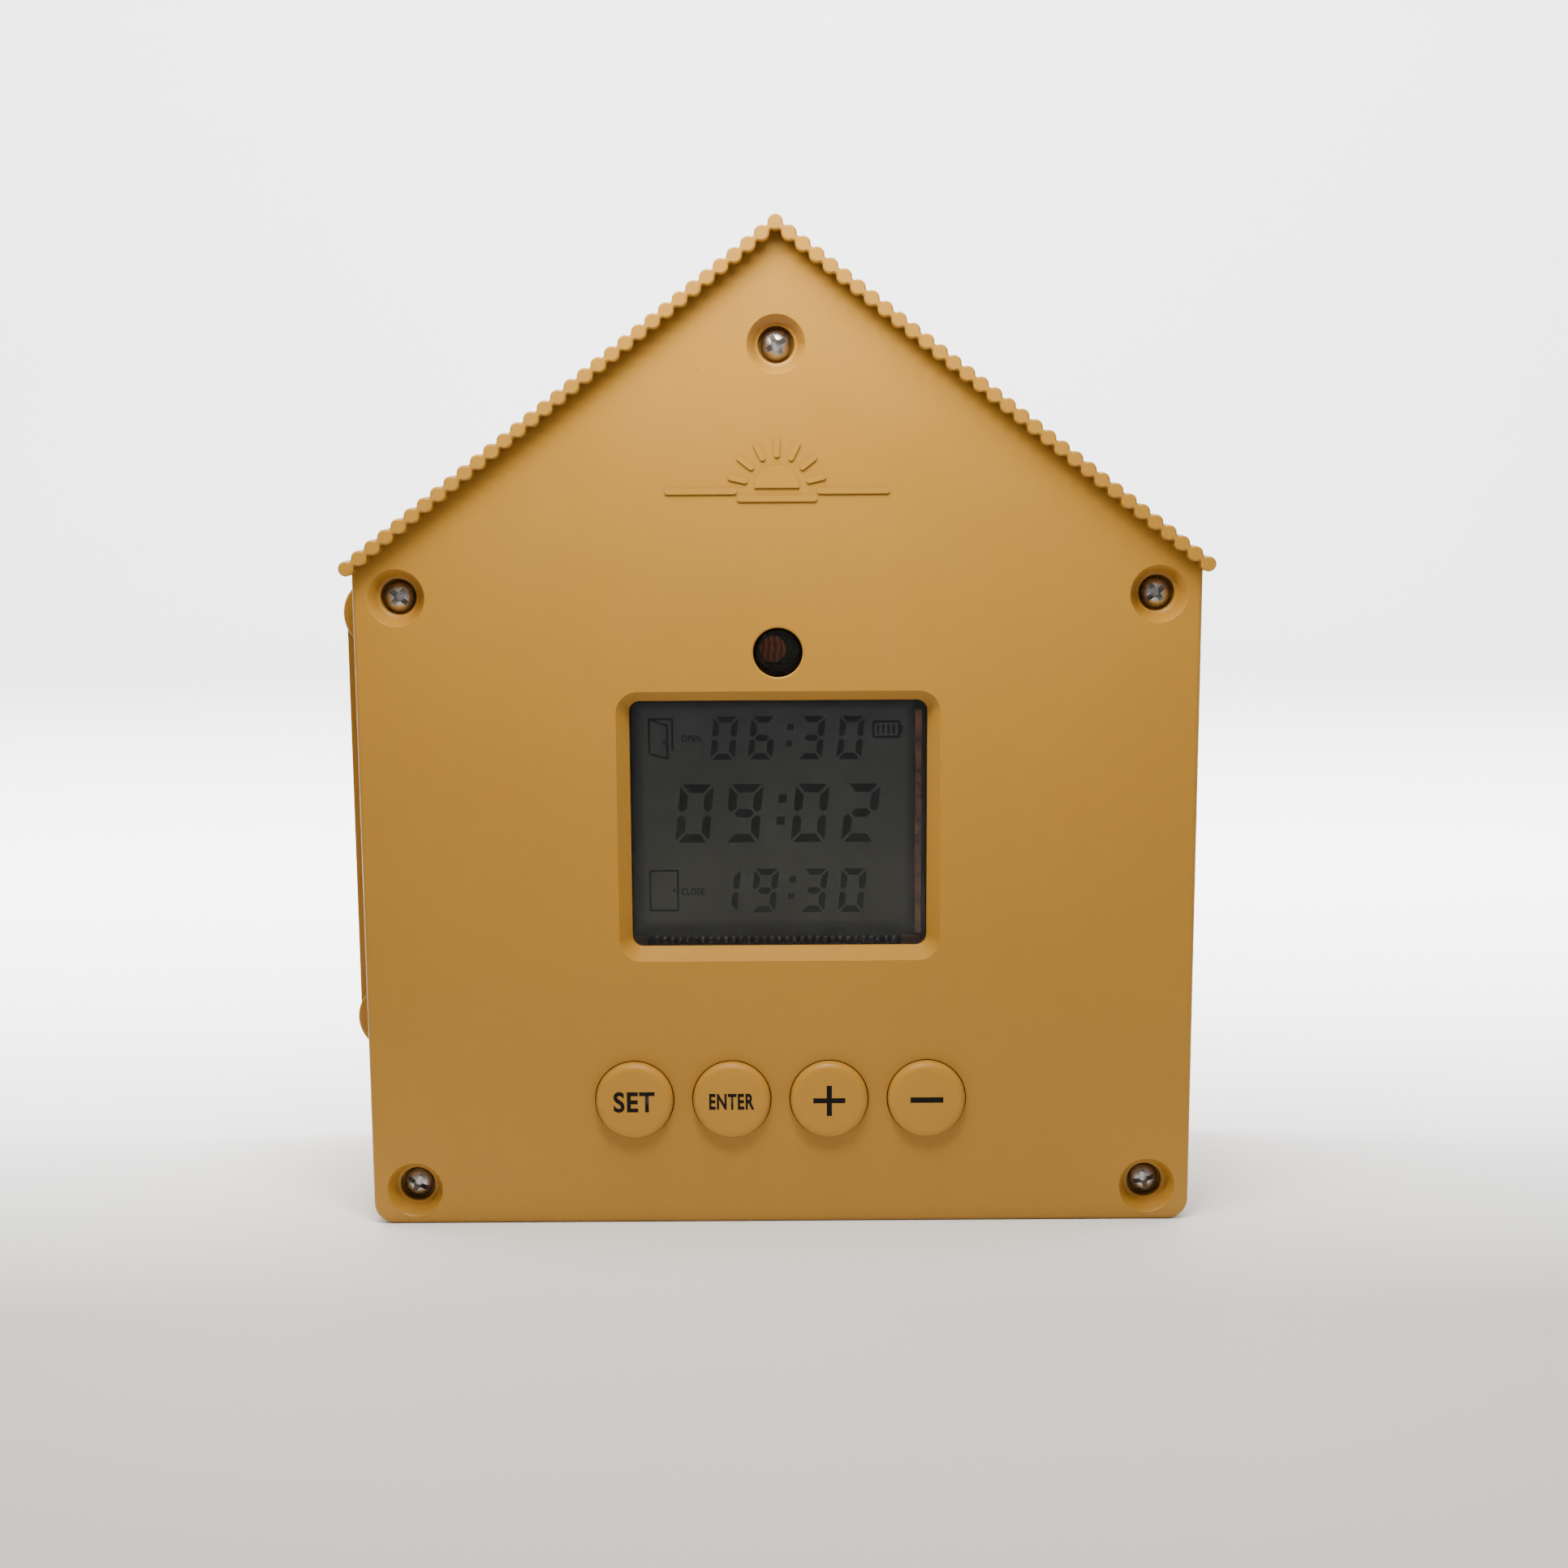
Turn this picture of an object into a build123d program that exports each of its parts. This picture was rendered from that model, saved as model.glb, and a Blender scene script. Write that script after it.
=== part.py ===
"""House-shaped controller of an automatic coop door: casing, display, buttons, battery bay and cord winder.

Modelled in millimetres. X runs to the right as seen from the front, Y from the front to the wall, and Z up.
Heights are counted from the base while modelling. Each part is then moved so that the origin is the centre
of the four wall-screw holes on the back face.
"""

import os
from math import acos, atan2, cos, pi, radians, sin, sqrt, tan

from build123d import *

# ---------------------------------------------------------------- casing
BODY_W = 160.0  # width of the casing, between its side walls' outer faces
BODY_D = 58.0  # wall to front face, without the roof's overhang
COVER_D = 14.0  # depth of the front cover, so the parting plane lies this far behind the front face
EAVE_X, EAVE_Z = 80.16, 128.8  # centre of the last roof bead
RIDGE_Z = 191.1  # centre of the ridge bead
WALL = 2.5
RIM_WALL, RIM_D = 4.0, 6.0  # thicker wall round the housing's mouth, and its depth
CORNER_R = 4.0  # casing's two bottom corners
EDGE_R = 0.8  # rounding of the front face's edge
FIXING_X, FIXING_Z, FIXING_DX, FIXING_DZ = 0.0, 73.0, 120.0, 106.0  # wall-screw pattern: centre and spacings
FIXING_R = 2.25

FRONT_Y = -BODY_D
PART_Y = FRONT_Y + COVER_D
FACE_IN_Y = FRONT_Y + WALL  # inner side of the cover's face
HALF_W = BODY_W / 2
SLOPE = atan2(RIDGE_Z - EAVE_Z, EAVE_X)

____

Copy out each line exactly.

• **TASK OUTPUT**
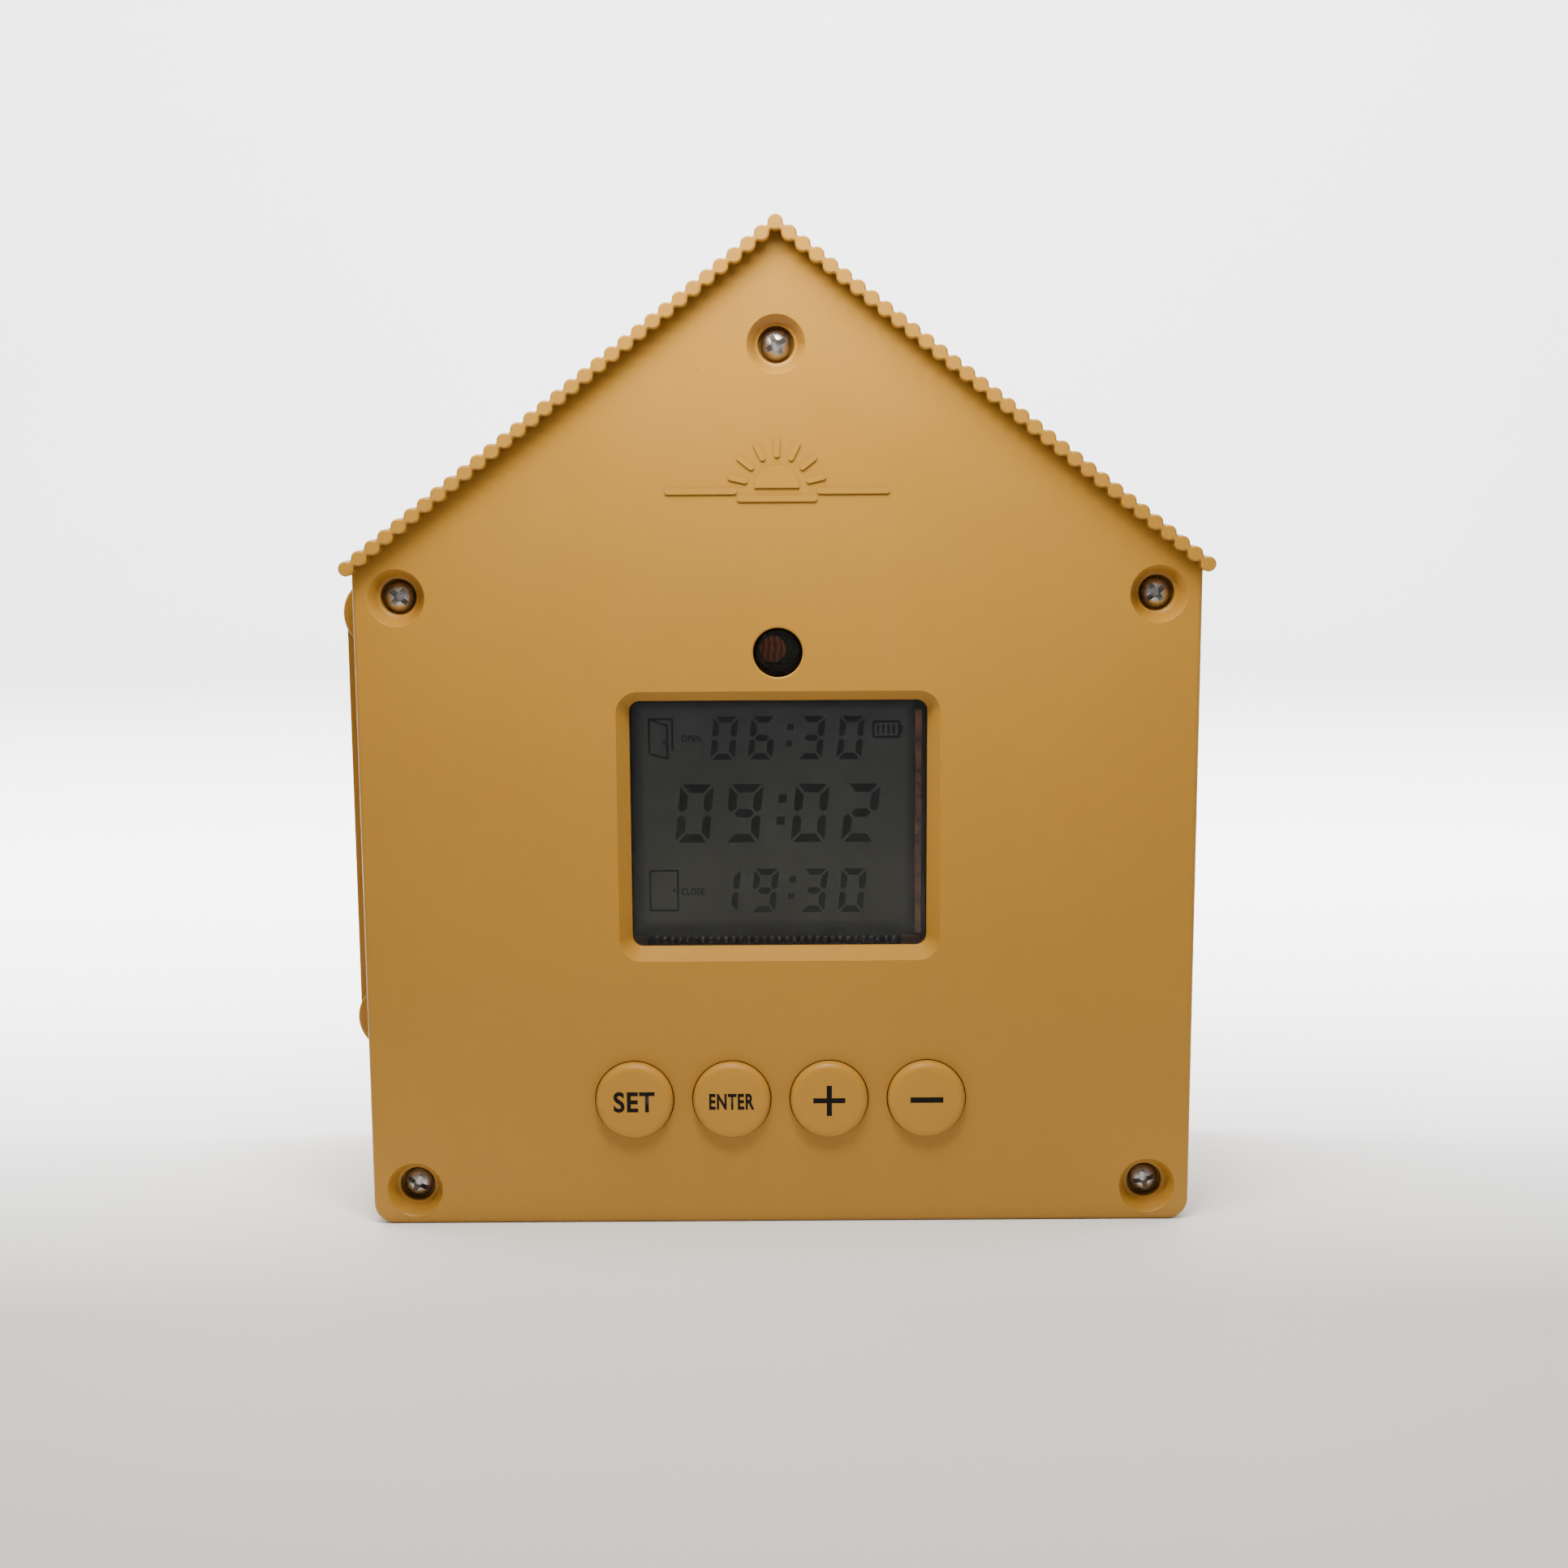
Turn this picture of an object into a build123d program that exports each of its parts. This picture was rendered from that model, saved as model.glb, and a Blender scene script. Write that script after it.
=== part.py ===
"""House-shaped controller of an automatic coop door: casing, display, buttons, battery bay and cord winder.

Modelled in millimetres. X runs to the right as seen from the front, Y from the front to the wall, and Z up.
Heights are counted from the base while modelling. Each part is then moved so that the origin is the centre
of the four wall-screw holes on the back face.
"""

import os
from math import acos, atan2, cos, pi, radians, sin, sqrt, tan

from build123d import *

# ---------------------------------------------------------------- casing
BODY_W = 160.0  # width of the casing, between its side walls' outer faces
BODY_D = 58.0  # wall to front face, without the roof's overhang
COVER_D = 14.0  # depth of the front cover, so the parting plane lies this far behind the front face
EAVE_X, EAVE_Z = 80.16, 128.8  # centre of the last roof bead
RIDGE_Z = 191.1  # centre of the ridge bead
WALL = 2.5
RIM_WALL, RIM_D = 4.0, 6.0  # thicker wall round the housing's mouth, and its depth
CORNER_R = 4.0  # casing's two bottom corners
EDGE_R = 0.8  # rounding of the front face's edge
FIXING_X, FIXING_Z, FIXING_DX, FIXING_DZ = 0.0, 73.0, 120.0, 106.0  # wall-screw pattern: centre and spacings
FIXING_R = 2.25

FRONT_Y = -BODY_D
PART_Y = FRONT_Y + COVER_D
FACE_IN_Y = FRONT_Y + WALL  # inner side of the cover's face
HALF_W = BODY_W / 2
SLOPE = atan2(RIDGE_Z - EAVE_Z, EAVE_X)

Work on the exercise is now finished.